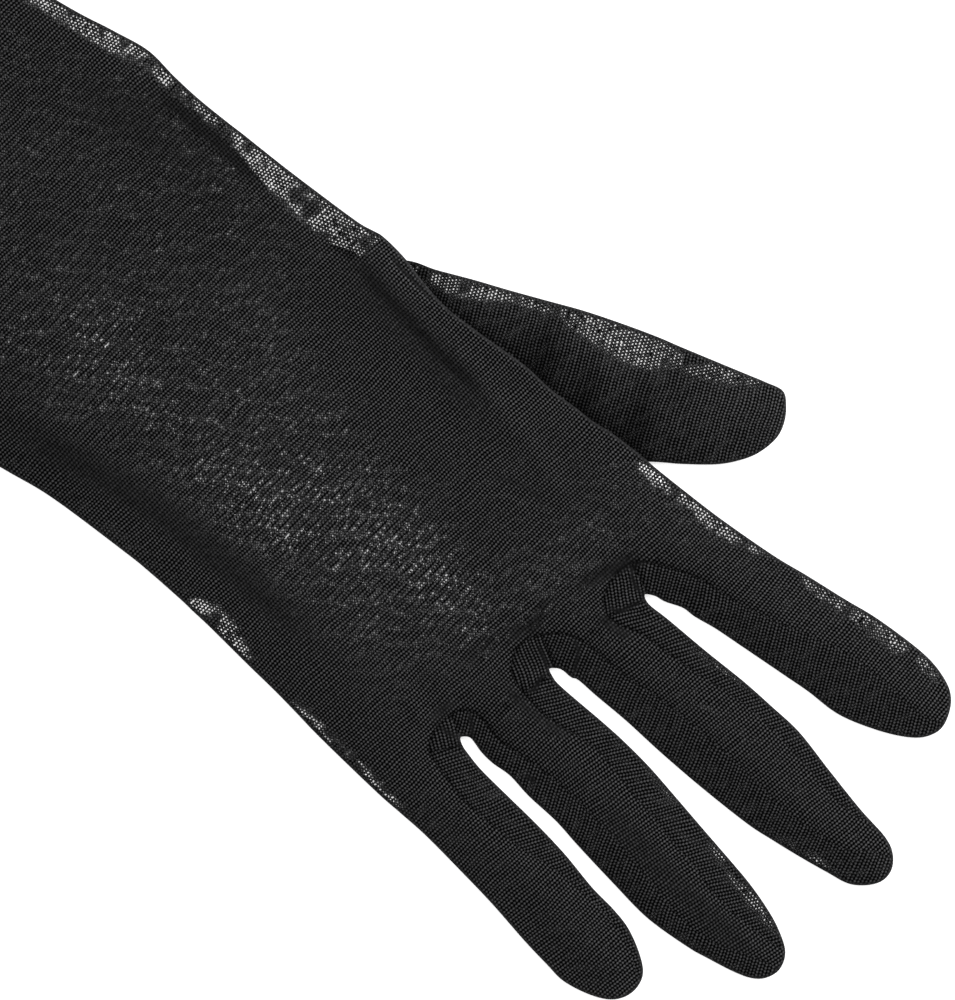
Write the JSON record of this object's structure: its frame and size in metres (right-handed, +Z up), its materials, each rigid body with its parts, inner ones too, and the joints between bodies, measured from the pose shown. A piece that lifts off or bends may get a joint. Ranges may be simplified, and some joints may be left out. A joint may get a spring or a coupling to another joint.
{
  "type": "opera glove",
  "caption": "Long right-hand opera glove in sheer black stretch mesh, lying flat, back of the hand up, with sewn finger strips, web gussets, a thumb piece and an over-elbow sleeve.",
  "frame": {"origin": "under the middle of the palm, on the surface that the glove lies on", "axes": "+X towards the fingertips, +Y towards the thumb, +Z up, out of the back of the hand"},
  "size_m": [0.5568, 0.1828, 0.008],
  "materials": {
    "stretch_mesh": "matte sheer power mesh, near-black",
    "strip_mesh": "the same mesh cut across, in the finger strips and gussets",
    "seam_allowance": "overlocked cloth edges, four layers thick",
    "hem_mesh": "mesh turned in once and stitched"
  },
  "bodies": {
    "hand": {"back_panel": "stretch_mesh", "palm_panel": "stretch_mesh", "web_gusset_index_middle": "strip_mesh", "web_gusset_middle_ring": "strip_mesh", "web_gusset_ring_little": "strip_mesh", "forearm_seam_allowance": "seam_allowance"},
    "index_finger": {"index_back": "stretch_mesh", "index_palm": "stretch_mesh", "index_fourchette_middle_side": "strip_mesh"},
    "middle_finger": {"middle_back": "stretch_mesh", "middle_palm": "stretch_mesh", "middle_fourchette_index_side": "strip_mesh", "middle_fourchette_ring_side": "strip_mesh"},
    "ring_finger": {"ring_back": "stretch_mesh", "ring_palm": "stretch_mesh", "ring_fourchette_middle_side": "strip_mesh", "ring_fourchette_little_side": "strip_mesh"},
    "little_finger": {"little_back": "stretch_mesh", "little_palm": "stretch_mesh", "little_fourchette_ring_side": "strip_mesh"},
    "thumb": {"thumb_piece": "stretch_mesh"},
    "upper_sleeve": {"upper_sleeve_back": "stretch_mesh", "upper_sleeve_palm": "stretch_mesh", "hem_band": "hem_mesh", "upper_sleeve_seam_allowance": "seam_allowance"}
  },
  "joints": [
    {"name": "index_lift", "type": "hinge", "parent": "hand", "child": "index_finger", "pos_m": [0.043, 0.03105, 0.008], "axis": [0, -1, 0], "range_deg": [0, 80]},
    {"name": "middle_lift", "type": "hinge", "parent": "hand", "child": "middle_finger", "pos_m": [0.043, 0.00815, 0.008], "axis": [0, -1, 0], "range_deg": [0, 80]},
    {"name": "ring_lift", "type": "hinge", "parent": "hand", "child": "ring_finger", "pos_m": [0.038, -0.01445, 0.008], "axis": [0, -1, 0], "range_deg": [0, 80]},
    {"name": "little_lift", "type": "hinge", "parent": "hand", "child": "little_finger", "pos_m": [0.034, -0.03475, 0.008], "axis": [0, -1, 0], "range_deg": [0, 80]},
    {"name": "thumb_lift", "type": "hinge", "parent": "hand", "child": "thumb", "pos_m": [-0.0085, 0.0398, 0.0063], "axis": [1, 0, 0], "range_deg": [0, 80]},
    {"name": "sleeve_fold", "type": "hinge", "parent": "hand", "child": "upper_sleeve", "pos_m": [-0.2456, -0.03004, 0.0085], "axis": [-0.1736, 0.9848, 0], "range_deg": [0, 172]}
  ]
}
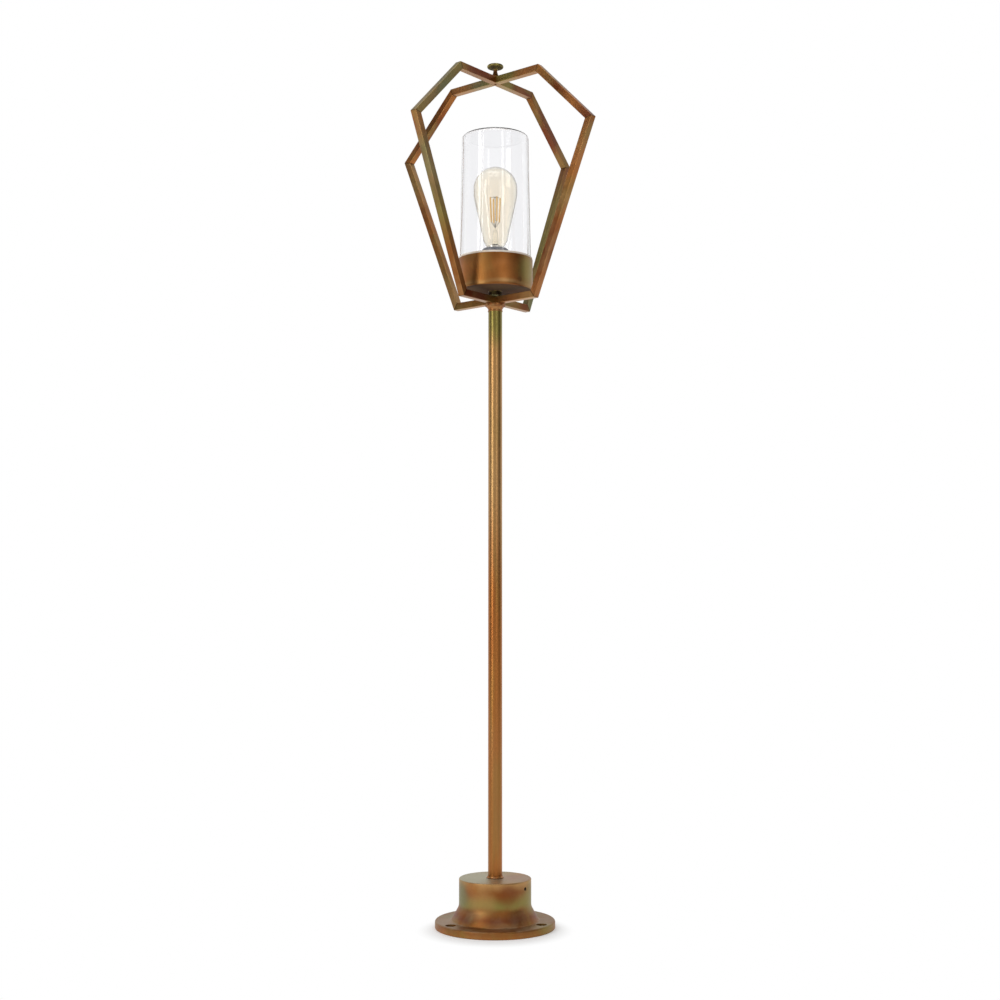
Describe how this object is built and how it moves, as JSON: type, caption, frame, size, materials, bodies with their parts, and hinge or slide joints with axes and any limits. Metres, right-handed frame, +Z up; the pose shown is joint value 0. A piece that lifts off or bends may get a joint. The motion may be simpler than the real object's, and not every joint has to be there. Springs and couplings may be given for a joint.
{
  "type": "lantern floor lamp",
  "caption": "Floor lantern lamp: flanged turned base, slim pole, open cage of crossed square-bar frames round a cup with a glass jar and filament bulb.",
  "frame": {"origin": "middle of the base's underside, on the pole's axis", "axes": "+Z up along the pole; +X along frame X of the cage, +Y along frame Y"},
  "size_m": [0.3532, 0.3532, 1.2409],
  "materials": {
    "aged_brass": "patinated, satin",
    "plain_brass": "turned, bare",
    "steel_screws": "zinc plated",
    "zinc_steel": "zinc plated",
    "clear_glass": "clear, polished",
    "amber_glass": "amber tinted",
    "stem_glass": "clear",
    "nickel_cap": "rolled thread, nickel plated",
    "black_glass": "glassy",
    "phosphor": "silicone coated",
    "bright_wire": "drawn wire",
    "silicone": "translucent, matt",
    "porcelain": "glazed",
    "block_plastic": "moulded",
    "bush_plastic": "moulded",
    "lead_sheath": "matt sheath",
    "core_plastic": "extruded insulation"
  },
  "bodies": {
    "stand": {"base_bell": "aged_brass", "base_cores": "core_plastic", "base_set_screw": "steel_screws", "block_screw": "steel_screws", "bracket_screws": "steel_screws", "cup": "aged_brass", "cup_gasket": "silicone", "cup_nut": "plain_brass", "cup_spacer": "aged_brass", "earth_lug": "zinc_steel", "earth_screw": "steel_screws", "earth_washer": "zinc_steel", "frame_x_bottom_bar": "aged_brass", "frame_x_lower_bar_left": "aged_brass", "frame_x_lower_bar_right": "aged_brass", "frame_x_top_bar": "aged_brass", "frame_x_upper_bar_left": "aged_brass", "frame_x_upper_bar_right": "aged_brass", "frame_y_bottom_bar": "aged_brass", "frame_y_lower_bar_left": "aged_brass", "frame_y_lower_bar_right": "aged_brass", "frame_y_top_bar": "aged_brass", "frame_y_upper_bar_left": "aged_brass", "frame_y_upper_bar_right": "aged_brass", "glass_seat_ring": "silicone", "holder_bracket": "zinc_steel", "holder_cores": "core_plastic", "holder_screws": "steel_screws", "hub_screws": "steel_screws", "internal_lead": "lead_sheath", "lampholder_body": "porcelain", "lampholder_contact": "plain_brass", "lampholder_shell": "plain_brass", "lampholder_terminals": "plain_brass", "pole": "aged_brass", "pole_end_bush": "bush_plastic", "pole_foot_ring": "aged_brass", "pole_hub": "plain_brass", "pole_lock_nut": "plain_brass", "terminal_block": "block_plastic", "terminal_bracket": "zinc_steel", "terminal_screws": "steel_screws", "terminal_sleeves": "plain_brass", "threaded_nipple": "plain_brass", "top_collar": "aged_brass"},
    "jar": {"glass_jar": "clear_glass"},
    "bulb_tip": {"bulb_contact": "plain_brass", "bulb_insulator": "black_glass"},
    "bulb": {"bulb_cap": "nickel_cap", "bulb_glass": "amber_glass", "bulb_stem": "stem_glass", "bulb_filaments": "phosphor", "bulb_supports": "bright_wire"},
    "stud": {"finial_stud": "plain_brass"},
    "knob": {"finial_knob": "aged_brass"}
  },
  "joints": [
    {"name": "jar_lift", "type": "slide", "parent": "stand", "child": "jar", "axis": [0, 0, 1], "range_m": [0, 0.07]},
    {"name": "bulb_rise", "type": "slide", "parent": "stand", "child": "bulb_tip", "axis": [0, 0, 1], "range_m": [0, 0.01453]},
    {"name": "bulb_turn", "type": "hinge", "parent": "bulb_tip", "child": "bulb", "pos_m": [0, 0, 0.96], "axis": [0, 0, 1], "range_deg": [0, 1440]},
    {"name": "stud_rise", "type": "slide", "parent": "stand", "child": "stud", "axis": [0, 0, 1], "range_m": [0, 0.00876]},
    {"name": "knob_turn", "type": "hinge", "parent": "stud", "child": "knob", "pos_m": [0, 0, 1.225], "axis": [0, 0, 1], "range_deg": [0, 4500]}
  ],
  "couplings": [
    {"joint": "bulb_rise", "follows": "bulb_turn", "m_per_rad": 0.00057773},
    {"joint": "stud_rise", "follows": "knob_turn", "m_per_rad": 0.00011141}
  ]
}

────

**Task instructions**:
Among the lines above, determine how many hold the word "that"; report the figure alone.

**Task solution**:
3